The assessment results are to be interpreted with an important caveat in mind. As Annex 7 shows, LGFVs carried out sizeable quasi-governmental activities while operating outside of the PFM system (Annex 7, PI-6, D). The Chaling Government has basic monitoring obligations over the investment projects that LGFVs implement (Annex 7, PI-11.4, C) and their liabilities (Annex 7, PI-13.1, A). A comprehensive assessment for LGFVs is warranted to reveal the impact of LGFVs on the PFM performance of Chaling County.

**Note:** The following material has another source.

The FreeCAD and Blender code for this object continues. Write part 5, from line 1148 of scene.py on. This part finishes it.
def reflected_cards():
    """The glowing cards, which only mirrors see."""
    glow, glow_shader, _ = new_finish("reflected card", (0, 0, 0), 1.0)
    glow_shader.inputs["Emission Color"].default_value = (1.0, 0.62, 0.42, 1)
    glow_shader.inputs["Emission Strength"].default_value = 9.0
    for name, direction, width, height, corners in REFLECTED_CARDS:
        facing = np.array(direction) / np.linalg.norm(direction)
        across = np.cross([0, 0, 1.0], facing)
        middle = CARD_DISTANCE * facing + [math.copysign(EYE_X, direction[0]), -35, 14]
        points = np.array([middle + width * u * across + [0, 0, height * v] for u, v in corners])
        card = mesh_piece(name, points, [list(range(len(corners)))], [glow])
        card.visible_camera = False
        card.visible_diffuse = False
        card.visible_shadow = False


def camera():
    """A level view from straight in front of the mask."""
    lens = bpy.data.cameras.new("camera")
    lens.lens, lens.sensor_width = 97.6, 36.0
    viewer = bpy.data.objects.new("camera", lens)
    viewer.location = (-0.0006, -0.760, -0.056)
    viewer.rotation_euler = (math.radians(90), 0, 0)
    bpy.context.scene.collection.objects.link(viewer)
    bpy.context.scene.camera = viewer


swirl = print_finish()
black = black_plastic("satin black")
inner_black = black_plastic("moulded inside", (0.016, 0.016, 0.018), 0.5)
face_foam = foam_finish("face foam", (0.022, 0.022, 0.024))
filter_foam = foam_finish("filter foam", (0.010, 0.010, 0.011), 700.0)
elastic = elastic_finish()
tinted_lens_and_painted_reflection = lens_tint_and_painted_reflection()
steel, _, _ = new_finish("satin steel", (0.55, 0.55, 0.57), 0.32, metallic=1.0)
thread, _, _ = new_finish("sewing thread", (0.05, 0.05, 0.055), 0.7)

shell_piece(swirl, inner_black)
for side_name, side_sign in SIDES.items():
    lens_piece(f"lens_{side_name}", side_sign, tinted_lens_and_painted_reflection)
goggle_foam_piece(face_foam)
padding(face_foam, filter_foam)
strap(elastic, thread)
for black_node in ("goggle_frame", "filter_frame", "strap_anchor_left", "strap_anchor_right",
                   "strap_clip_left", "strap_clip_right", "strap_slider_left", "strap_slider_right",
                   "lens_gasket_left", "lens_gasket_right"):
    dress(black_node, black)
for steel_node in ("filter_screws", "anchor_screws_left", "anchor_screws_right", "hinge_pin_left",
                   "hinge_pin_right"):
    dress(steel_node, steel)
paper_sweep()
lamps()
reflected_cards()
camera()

China has launched ambitious fiscal and taxation reforms since 2014. The revised landmark Budget Law and its associated directives have laid out a solid foundation for a modern fiscal framework. The main motivation has been to better serve the transformation of the government functions from boosting growth, more toward delivering quality public goods and services. The major changes mandated by the revised Budget Law fall into five areas: 1) making the budget comprehensive and transparent; 2) improving credibility and medium-term perspective of the budget; 3) allowing provinces to borrow on budget within the regulatory framework; 4) making transfers transparent, fair and pro-equalization; and 5) hardening budget constraint. The recently released Government Investment Decree in 2019, if effectively implemented, could enhance the discipline and scrutiny around government investment projects and contain contingent liabilities associated with their financing.
The reforms that are currently being pushed by the Central Government (CG), and fully embraced by Hunan Province, provide a good opportunity and foundation for the city government to carry out the needed PFM reforms. PFM in China is a long-term endeavor, requiring requiring the concerted effort of all tiers of government and coordinated adaptation of all public-sector institutions.